Hold the phone, folks! The U.S. job market is still defying gravity. New data released today shows initial jobless claims clocked in at 215,000 for the week ending April 12th. That’s better than the 225,000 economists were bracing for – and honestly, a bit of a slap in the face to all the recession chatter. The previous week’s number was also slightly revised down to 224,000.
This isn’t just a number; it’s a signal. A signal that companies aren’t exactly panicking about letting people go. It’s a damn good sign, frankly. But remember, one data point doesn’t make a trend. We need to watch this closely.
Let’s unpack this a bit. Initial jobless claims represent the number of individuals filing for unemployment benefits for the first time. A lower number generally indicates a healthy labor market.
Historically, a sustained rise in initial claims often foreshadows economic slowdowns. Conversely, consistently low claims suggest continued economic expansion. Think of it as a thermometer for the job market’s fever.

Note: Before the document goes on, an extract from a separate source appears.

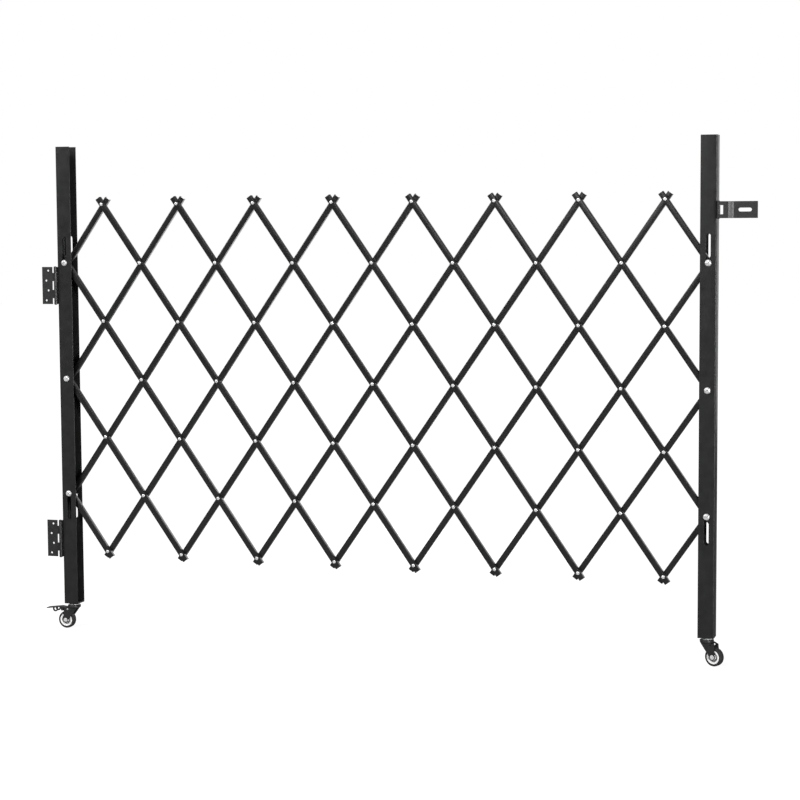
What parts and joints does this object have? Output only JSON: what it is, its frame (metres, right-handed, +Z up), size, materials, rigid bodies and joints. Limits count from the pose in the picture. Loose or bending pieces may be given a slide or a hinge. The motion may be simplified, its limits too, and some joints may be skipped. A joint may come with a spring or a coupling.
{
  "type": "folding steel gate",
  "caption": "Folding scissor gate of riveted steel channel bars between two channel posts, with wall hinges on one post, a hasp on the other and a caster under each.",
  "frame": {"origin": "where the axis of the wall hinges meets the floor", "axes": "+X along the gate from the hinged post to the hasp post, +Y from the front to the back, +Z up"},
  "size_m": [1.9015, 0.0594, 1.2885],
  "materials": {
    "bar_paint": "satin black",
    "post_paint": "satin black",
    "hardware_black": "satin black",
    "zinc": "bright zinc",
    "white_wheel": "white nylon",
    "tyre": "black rubber"
  },
  "bodies": {
    "wall_side": {"upper_wall_leaf": "hardware_black", "lower_wall_leaf": "hardware_black"},
    "left_post": {"left_post": "post_paint", "left_foot_plate": "hardware_black", "upper_post_leaf": "hardware_black", "lower_post_leaf": "hardware_black", "upper_hinge_pin": "hardware_black", "lower_hinge_pin": "hardware_black", "bolt_left_middle": "zinc", "nut_left_middle": "zinc", "left_caster_stem": "zinc"},
    "right_post": {"right_post": "post_paint", "right_foot_plate": "hardware_black", "hasp_base": "hardware_black", "hasp_pin": "hardware_black", "bolt_right_middle": "zinc", "nut_right_middle": "zinc", "right_caster_stem": "zinc"},
    "front_bar_01": {"front_bar_01": "bar_paint", "bolt_left_top": "zinc", "nut_left_top": "zinc"},
    "back_bar_01": {"back_bar_01": "bar_paint"},
    "front_bar_02": {"front_bar_02": "bar_paint"},
    "back_bar_02": {"back_bar_02": "bar_paint"},
    "front_bar_03": {"front_bar_03": "bar_paint", "bolt_left_bottom": "zinc", "nut_left_bottom": "zinc"},
    "back_bar_03": {"back_bar_03": "bar_paint"},
    "front_bar_04": {"front_bar_04": "bar_paint"},
    "back_bar_04": {"back_bar_04": "bar_paint"},
    "front_bar_05": {"front_bar_05": "bar_paint"},
    "back_bar_05": {"back_bar_05": "bar_paint"},
    "front_bar_06": {"front_bar_06": "bar_paint"},
    "back_bar_06": {"back_bar_06": "bar_paint"},
    "front_bar_07": {"front_bar_07": "bar_paint"},
    "back_bar_07": {"back_bar_07": "bar_paint"},
    "front_bar_08": {"front_bar_08": "bar_paint"},
    "back_bar_08": {"back_bar_08": "bar_paint"},
    "front_bar_09": {"front_bar_09": "bar_paint", "bolt_right_bottom": "zinc", "nut_right_bottom": "zinc"},
    "back_bar_09": {"back_bar_09": "bar_paint"},
    "front_bar_10": {"front_bar_10": "bar_paint"},
    "back_bar_10": {"back_bar_10": "bar_paint"},
    "front_bar_11": {"front_bar_11": "bar_paint", "bolt_right_top": "zinc", "nut_right_top": "zinc"},
    "back_bar_11": {"back_bar_11": "bar_paint"},
    "hasp_strap": {"hasp_strap": "hardware_black"},
    "left_swivel": {"left_caster_fork": "hardware_black", "left_caster_axle": "zinc", "brake_pin": "zinc"},
    "right_swivel": {"right_caster_fork": "hardware_black", "right_caster_axle": "zinc"},
    "left_wheel": {"left_caster_wheel": "white_wheel", "left_caster_tyre": "tyre"},
    "right_wheel": {"right_caster_wheel": "white_wheel", "right_caster_tyre": "tyre"},
    "brake_pedal": {"brake_pedal": "hardware_black"}
  },
  "joints": [
    {"name": "gate_swing", "type": "hinge", "parent": "wall_side", "child": "left_post", "pos_m": [0, 0, 0.6755], "axis": [0, 0, 1], "range_deg": [-175, 0]},
    {"name": "gate_fold", "type": "hinge", "parent": "left_post", "child": "back_bar_02", "pos_m": [0.0246, 0.0243, 0.6755], "axis": [0, -1, 0], "range_deg": [0, 31.95]},
    {"name": "front_bar_02_pivot", "type": "hinge", "parent": "left_post", "child": "front_bar_02", "pos_m": [0.0246, 0.0243, 0.6755], "axis": [0, 1, 0], "range_deg": [0, 31.95]},
    {"name": "front_bar_05_pivot", "type": "hinge", "parent": "back_bar_02", "child": "front_bar_05", "pos_m": [0.34437, 0.0243, 1.13644], "axis": [0, 1, 0], "range_deg": [0, 63.9]},
    {"name": "back_bar_08_pivot", "type": "hinge", "parent": "front_bar_05", "child": "back_bar_08", "pos_m": [0.98391, 0.0243, 0.21456], "axis": [0, -1, 0], "range_deg": [0, 63.9]},
    {"name": "front_bar_10_pivot", "type": "hinge", "parent": "back_bar_08", "child": "front_bar_10", "pos_m": [1.51685, 0.0243, 0.9828], "axis": [0, 1, 0], "range_deg": [0, 63.9]},
    {"name": "right_post_pivot", "type": "hinge", "parent": "front_bar_10", "child": "right_post", "pos_m": [1.73003, 0.0243, 0.6755], "axis": [0, -1, 0], "range_deg": [0, 31.95]},
    {"name": "back_bar_01_pivot", "type": "hinge", "parent": "front_bar_05", "child": "back_bar_01", "pos_m": [0.45096, 0.0243, 0.9828], "axis": [0, -1, 0], "range_deg": [0, 63.9]},
    {"name": "back_bar_04_pivot", "type": "hinge", "parent": "front_bar_05", "child": "back_bar_04", "pos_m": [0.55755, 0.0243, 0.82915], "axis": [0, -1, 0], "range_deg": [0, 63.9]},
    {"name": "back_bar_05_pivot", "type": "hinge", "parent": "front_bar_05", "child": "back_bar_05", "pos_m": [0.66414, 0.0243, 0.6755], "axis": [0, -1, 0], "range_deg": [0, 63.9]},
    {"name": "back_bar_06_pivot", "type": "hinge", "parent": "front_bar_05", "child": "back_bar_06", "pos_m": [0.77073, 0.0243, 0.52185], "axis": [0, -1, 0], "range_deg": [0, 63.9]},
    {"name": "back_bar_07_pivot", "type": "hinge", "parent": "front_bar_05", "child": "back_bar_07", "pos_m": [0.87731, 0.0243, 0.3682], "axis": [0, -1, 0], "range_deg": [0, 63.9]},
    {"name": "front_bar_06_pivot", "type": "hinge", "parent": "back_bar_08", "child": "front_bar_06", "pos_m": [1.09049, 0.0243, 0.3682], "axis": [0, 1, 0], "range_deg": [0, 63.9]},
    {"name": "front_bar_07_pivot", "type": "hinge", "parent": "back_bar_08", "child": "front_bar_07", "pos_m": [1.19708, 0.0243, 0.52185], "axis": [0, 1, 0], "range_deg": [0, 63.9]},
    {"name": "front_bar_08_pivot", "type": "hinge", "parent": "back_bar_08", "child": "front_bar_08", "pos_m": [1.30367, 0.0243, 0.6755], "axis": [0, 1, 0], "range_deg": [0, 63.9]},
    {"name": "front_bar_09_pivot", "type": "hinge", "parent": "back_bar_08", "child": "front_bar_09", "pos_m": [1.41026, 0.0243, 0.82915], "axis": [0, 1, 0], "range_deg": [0, 63.9]},
    {"name": "front_bar_11_pivot", "type": "hinge", "parent": "back_bar_08", "child": "front_bar_11", "pos_m": [1.62344, 0.0243, 1.13644], "axis": [0, 1, 0], "range_deg": [0, 63.9]},
    {"name": "front_bar_01_pivot", "type": "hinge", "parent": "back_bar_02", "child": "front_bar_01", "pos_m": [0.13119, 0.0243, 0.82915], "axis": [0, 1, 0], "range_deg": [0, 63.9]},
    {"name": "front_bar_04_pivot", "type": "hinge", "parent": "back_bar_02", "child": "front_bar_04", "pos_m": [0.23778, 0.0243, 0.9828], "axis": [0, 1, 0], "range_deg": [0, 63.9]},
    {"name": "back_bar_03_pivot", "type": "hinge", "parent": "front_bar_01", "child": "back_bar_03", "pos_m": [0.0246, 0.0243, 0.9828], "axis": [0, -1, 0], "range_deg": [0, 63.9]},
    {"name": "front_bar_03_pivot", "type": "hinge", "parent": "back_bar_01", "child": "front_bar_03", "pos_m": [0.0246, 0.0243, 0.3682], "axis": [0, 1, 0], "range_deg": [0, 63.9]},
    {"name": "back_bar_09_pivot", "type": "hinge", "parent": "front_bar_09", "child": "back_bar_09", "pos_m": [1.51685, 0.0243, 0.6755], "axis": [0, -1, 0], "range_deg": [0, 63.9]},
    {"name": "back_bar_10_pivot", "type": "hinge", "parent": "front_bar_09", "child": "back_bar_10", "pos_m": [1.62344, 0.0243, 0.52185], "axis": [0, -1, 0], "range_deg": [0, 63.9]},
    {"name": "back_bar_11_pivot", "type": "hinge", "parent": "front_bar_09", "child": "back_bar_11", "pos_m": [1.73003, 0.0243, 0.3682], "axis": [0, -1, 0], "range_deg": [0, 63.9]},
    {"name": "hasp_swing", "type": "hinge", "parent": "right_post", "child": "hasp_strap", "pos_m": [1.75463, 0, 1.1095], "axis": [0, 0, 1], "range_deg": [-165, 0]},
    {"name": "left_caster_swivel", "type": "hinge", "parent": "left_post", "child": "left_swivel", "pos_m": [0.0246, 0.0243, 0.0648], "axis": [0, 0, 1], "continuous": true},
    {"name": "right_caster_swivel", "type": "hinge", "parent": "right_post", "child": "right_swivel", "pos_m": [1.73003, 0.0243, 0.0648], "axis": [0, 0, 1], "continuous": true},
    {"name": "left_wheel_roll", "type": "hinge", "parent": "left_swivel", "child": "left_wheel", "pos_m": [0.0031, 0.0243, 0.023], "axis": [0, 1, 0], "continuous": true},
    {"name": "right_wheel_roll", "type": "hinge", "parent": "right_swivel", "child": "right_wheel", "pos_m": [1.7501, 0.01659, 0.023], "axis": [-0.3584, -0.9336, 0], "continuous": true},
    {"name": "brake_press", "type": "hinge", "parent": "left_swivel", "child": "brake_pedal", "pos_m": [0.0086, 0.0243, 0.052], "axis": [0, -1, 0], "range_deg": [0, 8]}
  ],
  "couplings": [
    {"joint": "front_bar_02_pivot", "follows": "gate_fold", "ratio": 1},
    {"joint": "front_bar_05_pivot", "follows": "gate_fold", "ratio": 2},
    {"joint": "back_bar_08_pivot", "follows": "gate_fold", "ratio": 2},
    {"joint": "front_bar_10_pivot", "follows": "gate_fold", "ratio": 2},
    {"joint": "right_post_pivot", "follows": "gate_fold", "ratio": 1},
    {"joint": "back_bar_01_pivot", "follows": "gate_fold", "ratio": 2},
    {"joint": "back_bar_04_pivot", "follows": "gate_fold", "ratio": 2},
    {"joint": "back_bar_05_pivot", "follows": "gate_fold", "ratio": 2},
    {"joint": "back_bar_06_pivot", "follows": "gate_fold", "ratio": 2},
    {"joint": "back_bar_07_pivot", "follows": "gate_fold", "ratio": 2},
    {"joint": "front_bar_06_pivot", "follows": "gate_fold", "ratio": 2},
    {"joint": "front_bar_07_pivot", "follows": "gate_fold", "ratio": 2},
    {"joint": "front_bar_08_pivot", "follows": "gate_fold", "ratio": 2},
    {"joint": "front_bar_09_pivot", "follows": "gate_fold", "ratio": 2},
    {"joint": "front_bar_11_pivot", "follows": "gate_fold", "ratio": 2},
    {"joint": "front_bar_01_pivot", "follows": "gate_fold", "ratio": 2},
    {"joint": "front_bar_04_pivot", "follows": "gate_fold", "ratio": 2},
    {"joint": "back_bar_03_pivot", "follows": "gate_fold", "ratio": 2},
    {"joint": "front_bar_03_pivot", "follows": "gate_fold", "ratio": 2},
    {"joint": "back_bar_09_pivot", "follows": "gate_fold", "ratio": 2},
    {"joint": "back_bar_10_pivot", "follows": "gate_fold", "ratio": 2},
    {"joint": "back_bar_11_pivot", "follows": "gate_fold", "ratio": 2}
  ]
}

This latest figure could suggest that the Federal Reserve’s interest rate hikes haven’t yet managed to cool down the labor market enough to raise unemployment significantly. It challenges the narrative that the economy is on the verge of a major downturn. However, it’s crucial to consider other economic indicators for a complete picture.
Don’t go spending all your money just yet, but this is something to keep a close eye on. The resilience of the American worker continues to amaze, and this data just adds fuel to the fire.